18 giu 2010

La mogli inserite nel sistema illegale di appalti e favori

Stop al primo processo per corruzione

FIRENZE — La decisione di non decidere fa tutti contenti. Accusa e difesa, che per quattro ore se le sono suonate con cordialità e determinazione, accolgono con un sospiro di sollievo la scelta del presidente del Collegio Emma Boncompagni, che rinvia il processo al 6 luglio, ritenendo necessario aspettare le motivazioni della sentenza della Cassazione, che lo scorso 11 giugno ha stabilito che gli atti dell'inchiesta sulla Scuola Marescialli di Firenze dovessero essere inviati a Roma. Per Fabio De Santis non cambia nulla. L'udienza si è aperta con l'annuncio che l'ex provveditore alle Opere pubbliche toscane resta in carcere. Lo ha deciso il Tribune del Riesame, con motivazioni molto pesanti. Scrive il giudice che De Santis ha mantenuto un atteggiamento «di totale chiusura» nei confronti delle ipotesi accusatorie, a dimostrazione dell'«evidente carenza di percezione della antigiuridicità del proprio comportamento», suo e degli altri, tutti personaggi che hanno «legami profondi con soggetti di livello istituzionale molto elevato».

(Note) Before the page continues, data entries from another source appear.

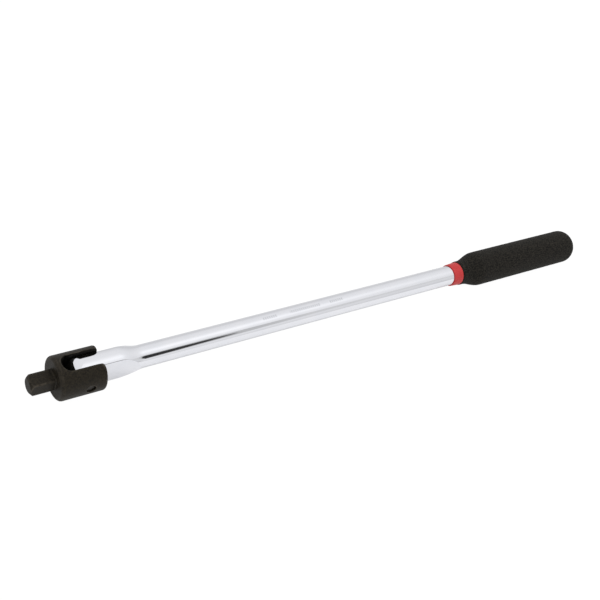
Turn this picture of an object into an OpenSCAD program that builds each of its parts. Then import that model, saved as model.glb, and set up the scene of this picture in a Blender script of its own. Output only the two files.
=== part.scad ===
// Breaker bar: a long chromed lever with a foam grip at one end and, at the
// other, a forged fork head that ends in a square drive and swivels on a pin.
// +X runs from the drive's end face to the grip, +Y along the hinge pin, +Z up.
// The origin is the centre of the drive square's end face.

/* [Overall] */
// Length from the drive's end face to the end of the grip
total_length = 600; // [450:1:800]

/* [Drive square] */
// Width across the flats of the drive square
drive_size = 12.7; // [12:0.1:15.3]
// Length of the square from its end face to the head's shoulder
drive_length = 20; // [16:0.5:26]
// Diameter to which the square's corners are turned
drive_corner_d = 17; // [15.5:0.1:20]
// Diameter left flat on the end face inside the lead-in chamfer
drive_tip_d = 11.4; // [8:0.1:13.5]
// Length of the conical lead-in chamfer
drive_chamfer = 2.2; // [0.5:0.1:3.5]

/* [Fork head] */
// Diameter of the round fork head
head_d = 36; // [34:0.5:46]
// Thickness of the solid web between the shoulder and the slot
head_web = 5; // [4:0.5:14]
// Radius of the head's rounded front edge
head_front_r = 3; // [0.5:0.1:4]
// Radius of the rounded outer edge at the ends of the ears
head_rear_r = 2; // [0.5:0.1:4]
// Distance that the ears reach past the hinge pin's axis
ear_reach = 13.8; // [9:0.1:16]
// Corner radius of the ears seen from the side
ear_corner_r = 5.5; // [2:0.5:9]
// Radius of the two inside corners at the slot's bottom
slot_corner_r = 6.5; // [1:0.1:7]

/* [Hinge] */
// Diameter of the hinge pin
pin_d = 7.6; // [5:0.1:10]
// Depth of each pin end below the head's surface
pin_recess = 1.8; // [0.5:0.1:3]
// Chamfer on the ends of the pin
pin_chamfer = 0.6; // [0.2:0.1:1.5]
// Running clearance between the pin and the tongue's bore, on the radius
pin_play = 0.05; // [0.02:0.01:0.1]
// Thickness of the lever's flat tongue between the ears
tongue_thickness = 14.2; // [12:0.1:17]
// Clearance between each side of the tongue and its ear
tongue_play = 0.2; // [0.1:0.05:0.5]
// Radius of the tongue's round end and of its curved top and bottom
tongue_r = 13.7; // [12:0.1:16]
// Gap between the tongue's round end and the slot's bottom
tongue_gap = 5.5; // [2:0.1:7]

/* [Lever] */
// Diameter of the lever's round shank
shank_d = 19; // [16:0.5:24]
// Distance from the hinge pin's axis to where the tongue starts to narrow
tongue_length = 27.8; // [26:0.1:40]
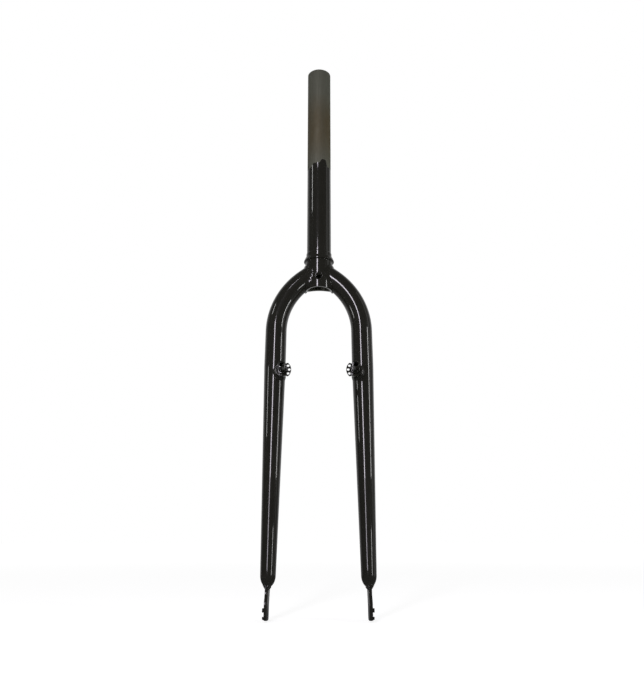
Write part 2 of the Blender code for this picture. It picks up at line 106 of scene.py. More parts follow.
class ForkSteererSizes(bpy.types.PropertyGroup):
    """Sizes of the steerer with its race seat, flange and crown base."""

    top: length("Top", "Height of the tube's end above the race shoulder", steerer_high.z)
    diameter: length("Diameter", "Outside diameter of the tube", 28.6 * MM)
    wall: length("Wall", "Wall of the tube's upper part", 1.6 * MM)
    butt_wall: length("Butt wall", "Thicker wall at the crown", 2.4 * MM)
    butt_top: length("Butt top", "Height at which the wall is down to its thin size", 70.0 * MM)
    butt_taper: length("Butt taper", "Length over which the wall changes", 35.0 * MM)
    chamfer: length("Chamfer", "Chamfer of the tube's end", 0.4 * MM)
    seat_diameter: length("Seat diameter", "Diameter of the crown race seat", 30.0 * MM)
    seat_height: length("Seat height", "Height of the crown race seat", 5.2 * MM)
    shoulder_diameter: length("Shoulder diameter", "Flat on which the race rests", 32.4 * MM)
    flange_diameter: length("Flange diameter", "Widest diameter of the flange", 2 * steerer_high.x)
    flange_cone: length("Flange cone", "Height of the flange's conical side", 3.6 * MM)
    flange_height: length("Flange height", "Height of the whole flange", 5.0 * MM)
    base_diameter: length("Base diameter", "Outside diameter of the crown base", 31.8 * MM)
    base_length: length("Base length", "Depth of the base's front below the shoulder", 40.1 * MM)
    base_slope: angle("Base slope", "Slope of the base's end, higher at the back", 9.4)
    base_arch: length("Base arch", "Radius of the arch across the base's end", 34.0 * MM)
    hole_diameter: length("Hole diameter", "Bolt hole through the crown base", 6.2 * MM)
    hole_sink: length("Hole sink", "Diameter of the hole's countersink", 7.8 * MM)
    hole_drop: length("Hole drop", "Depth of the bolt hole below the shoulder", 27.0 * MM)
    paint_line: length("Paint line", "Height at which the paint gives way to bare steel", 123.0 * MM)


class ForkLegSizes(bpy.types.PropertyGroup):
    """Sizes of the leg plane and of the two blades in it."""

    axle_drop: length("Axle drop", "Depth of the axle below the race shoulder", 388.5 * MM)
    rake: length("Rake", "Distance of the axle in front of the steering axis", 38.0 * MM)
    lean_drop: length("Lean drop", "Depth at which the leg plane crosses the steering axis", 14.0 * MM)
    hub_width: length("Hub width", "Distance between the dropouts' inner faces", 100.0 * MM)
    diameter: length("Diameter", "Diameter of the blade's upper part", 24.0 * MM)
    end_diameter: length("End diameter", "Diameter of the blade above its domed end", 15.8 * MM)
    axis_drop: length("Axis drop", "Depth of the blade's axis where it leaves the base", 26.7 * MM)
    crown_slope: angle("Crown slope", "Slope of the blade where it leaves the base", 37.0)
    bend_radius: length("Bend radius", "Radius of the bend under the crown", 83.0 * MM)
    taper_length: length("Taper length", "Length of the tapered lower part", 222.0 * MM)
    dome_length: length("Dome length", "Length of the domed end", 12.0 * MM)
    end_inset: length("End inset", "Distance of the blade's end inside the dropout's middle", 0.8 * MM)


class ForkDropoutSizes(bpy.types.PropertyGroup):
    """Sizes of the dropouts."""

    thickness: length("Thickness", "Thickness of the plate", 3.4 * MM)
    neck_length: length("Neck length", "Height of the blade's tip above the axle", 20.0 * MM)
    tang_width: length("Tang width", "Width of the tang in the blade", 11.0 * MM)
    tang_depth: length("Tang depth", "Depth of the tang in the blade", 16.0 * MM)
    half_width: length("Half width", "Half the width of the plate", 12.5 * MM)
    corner: length("Corner", "Radius of the lower corners", 5.0 * MM)
    shoulder: length("Shoulder", "Radius of the curves between plate and tang", 8.0 * MM)
    shoulder_height: length("Shoulder height", "Height at which the shoulders start", 3.0 * MM)
    slot_width: length("Slot width", "Width of the axle slot", 9.6 * MM)
    tip_drop: length("Tip drop", "Depth of the tips below the axle", 11.0 * MM)
    eyelet_back: length("Eyelet back", "Distance of the eyelet behind the axle", 15.0 * MM)
    eyelet_height: length("Eyelet height", "Height of the eyelet above the axle", 18.5 * MM)
    eyelet_diameter: length("Eyelet diameter", "Outside diameter of the eyelet", 10.4 * MM)
    eyelet_hole: length("Eyelet hole", "Diameter of the eyelet's hole", 5.2 * MM)
    web_drop: length("Web drop", "Depth of the eyelet web's foot below the blade's tip", 3.2 * MM)
    lug_height: length("Lug height", "Height of the wheel retention lugs", 1.6 * MM)
    lug_width: length("Lug width", "Width of the side lugs", 2.4 * MM)
    side_lug: length("Side lug", "Length of the side lugs", 4.6 * MM)
    side_lug_drop: length("Side lug drop", "Depth of the side lugs below the axle", 1.3 * MM)
    tip_lug: length("Tip lug", "Length of the tip lugs", 3.6 * MM)
    tip_bevel: length("Tip bevel", "Height of the bevels under the tips", 1.2 * MM)
    tip_land: length("Tip land", "Half the thickness left flat between the bevels", 0.7 * MM)
    edge: length("Edge", "Rounding of the plate's edges", 0.45 * MM)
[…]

Questa mancata «percezione della propria condotta» da parte di tutti gli indagati emergerebbe anche dal coinvolgimento dei familiari. «E in particolare delle mogli, ben inserite nel sistema, di cui conoscono i dettagli e se ne avvantaggiano in modo palese, anche se non con ruoli penalmente rilevanti». Il primo processo per corruzione alla presunta «cricca», procede a piccoli passi e con sorte sempre più incerta. L'ingorgo che si è creato con il verdetto della Suprema Corte, che si è pronunciata sull'ordinanza di custodia cautelare emessa a fine marzo nei confronti di Angelo Balducci, Fabio De Santis e Guido Cerruti, ritenendola valida ma fissando la competenza a Roma mentre intanto c'è un dibattimento in corso a Firenze, deve ancora trovare una soluzione. Ieri i pubblici ministeri toscani hanno sostenuto le loro ragioni, dicendo di essersi sempre ritenuta competente a livello territoriale. Ovviamente di tutt'altro avviso i difensori degli imputati. Il confronto è stato aspro ed è girato intorno a una sola data, un solo episodio. È la sera del 18 febbraio 2008. L'imprenditore Riccardo Fusi, patron della Baldassini Tognozzi Pontello, si incontra all'Una Hotel di Firenze con l'imprenditore Francesco De Vito Piscicelli e suo cognato, Pierfrancesco Gagliardi. Nella memoria depositata ieri dai pubblici ministeri si legge questo: «Piscicelli, supportato da Gagliardi, propone a Fusi di concludere un patto corruttivo che prevede la messa a disposizione dei funzionari ministeriali in favore della "Baldassini Tognozzi Pontello".

In particolare, Piscicelli affronta, con il Fusi, la tematica del pagamento di una somma di denaro in favore dei funzionari ministeriali Balducci e De Santis». Si tratta del «momento genetico» di una corruzione continuata, e per questo la competenza di tutta l'inchiesta si radicherebbe a Firenze. Roberto Borgogno, difensore di Balducci, ha contestato questa versione dei fatti, ironizzando sul fatto che l'incontro fiorentino sia l'unico tra i tanti, tutti avvenuti a Roma, che «non vide tra i protagonisti i pubblici ufficiali» indagati nell'inchiesta. «Sarebbe il primo caso» ha detto «di corruzione per rappresentanza». Il discrimine è sottile, questione di interpretazioni, anche delle parole. E quella delle intercettazioni che ricostruiscono l'incontro di Firenze non è univoca, anzi, la lettura che ne danno accusa e difesa è diametralmente opposta. Proprio per questo possono assumere un certo rilievo le dichiarazioni di Gagliardi, successive all'ordinanza sulla quale si è espressa la Cassazione. Interrogato lo scorso 21 maggio dai pm, il cognato di Piscicelli ammette che qualcosa, quella sera a Firenze, è davvero avvenuto, citando un «accordo verbale» nel quale sarebbero stati fissati i parametri della «gratitudine» di Fusi per i servigi resi da Piscicelli. Il 6 luglio si saprà.